4 out of 5 Stars!
Back in 2010, I heard about The Shadow Theory, a semi-supergroup including bassist Kristoffer Gildenlöw (Pain of Salvation), drummer Johanne James (Threshold), guitarist Arne Schuppner (Complex 7), vocalist Buddy “Devon Graves” Lackey (Psychotic Waltz/Deadsoul Tribe), and unknown keyboardist Demi Scott. Therefore, I eagerly snatched up Behind the Black Veil, the multi-national band’s debut album, anticipating a high level of musicianship, yet I didn’t know quite what to expect regarding the music itself and simply wished for the best.
It turns out, the band, while playing a cross between savage Heavy Metal and Folk Metal, with Progressive and Symphonic Metal elements thrown into the mix, sounds rather unique at times. Indeed, imagine a band such as Jethro Tull incorporating a sinister Doom Metal atmosphere into its style, and that’s a fairly apt description of some of the material on offer here. Plus, the addition of Lackey’s occasional flute insertions, acoustic guitar sprinkled throughout, and even a background orchestra on various tracks, just contributes to the illusion.

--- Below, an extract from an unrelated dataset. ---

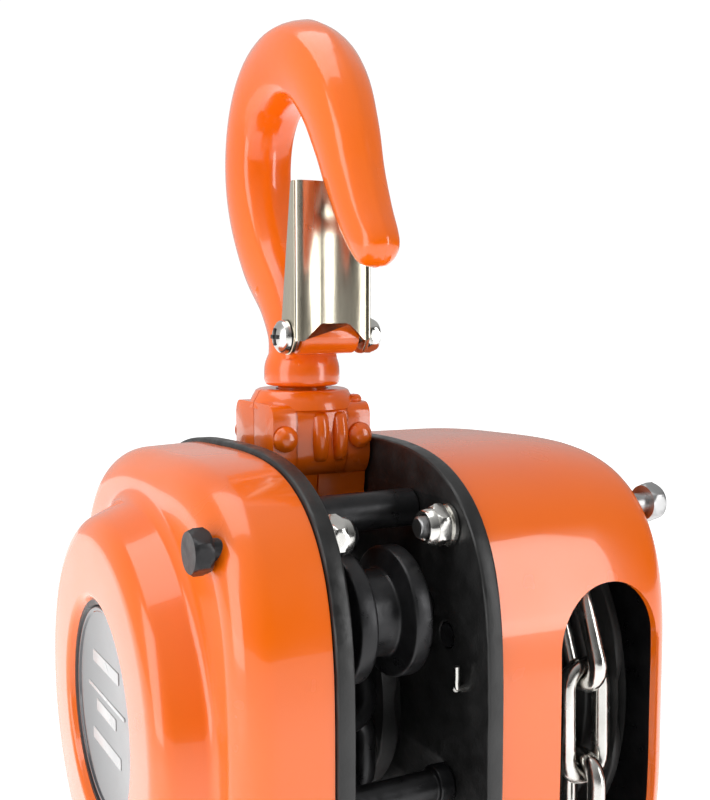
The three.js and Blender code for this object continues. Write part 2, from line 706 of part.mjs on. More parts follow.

The song “Selebrate” [sic] is where the Tull influence is in abundance, since the song sounds as if it could have come from a heavier version of the Aqualung, War Child, or Benefit albums. Moreover, the opening track “I Open Up My Eyes,” as well as the bombastic “A Symphony of Shadows,” the eerie “The Black Cradle,” and the atmospheric “A Candle in the Gallery,” are interspersed with Lackey’s flute passages, so again, Tull immediately springs to mind, although one of a dark, thrashy, sinister, and even psychotic nature (just take a gander at the cover art, which mirrors the musical atmosphere). Although Lackey doesn’t sound like Ian Anderson for the most part, there are occasions where some effects are thrown onto his voice and, once again, guess which band comes to mind?—yep, you guessed it, Jethro Tull. And if that wasn’t enough, on the version of the album I have, there’s also a twelfth bonus track of, none other than, Tull’s “Sweet Dreams.” So there!
Regardless, The Shadow Theory is unique if only for the fact that I can’t think of any other “heavy” band that’s so liberally influenced by such a generally “non-heavy” band as Jethro Tull. Of course, other tunes or passages occasionally bring to mind various and diverse Prog-Metal, Doom Metal, or even Stoner Metal groups such as Landskap, Black Symphony, Savage Circus, Orne, and even Pain Of Salvation (no shock there, considering Gildenlöw’s presence), so please don’t be deceived by my “Tull-heavy” review. Nevertheless, if you like the idea of a creepy Prog-Metal version of Tull, with numerous quirky parts included, then you’ll probably enjoy the music on offer here.
Sadly, considering all the years that have passed since the debut’s release, and also that Gildenlöw is now working with For All We Know, it seems likely that Behind the Black Veil may be The Shadow Theory’s sole album. Although I would certainly welcome additional material, I’m unsure if the talented group is still in existence or is now only a memory.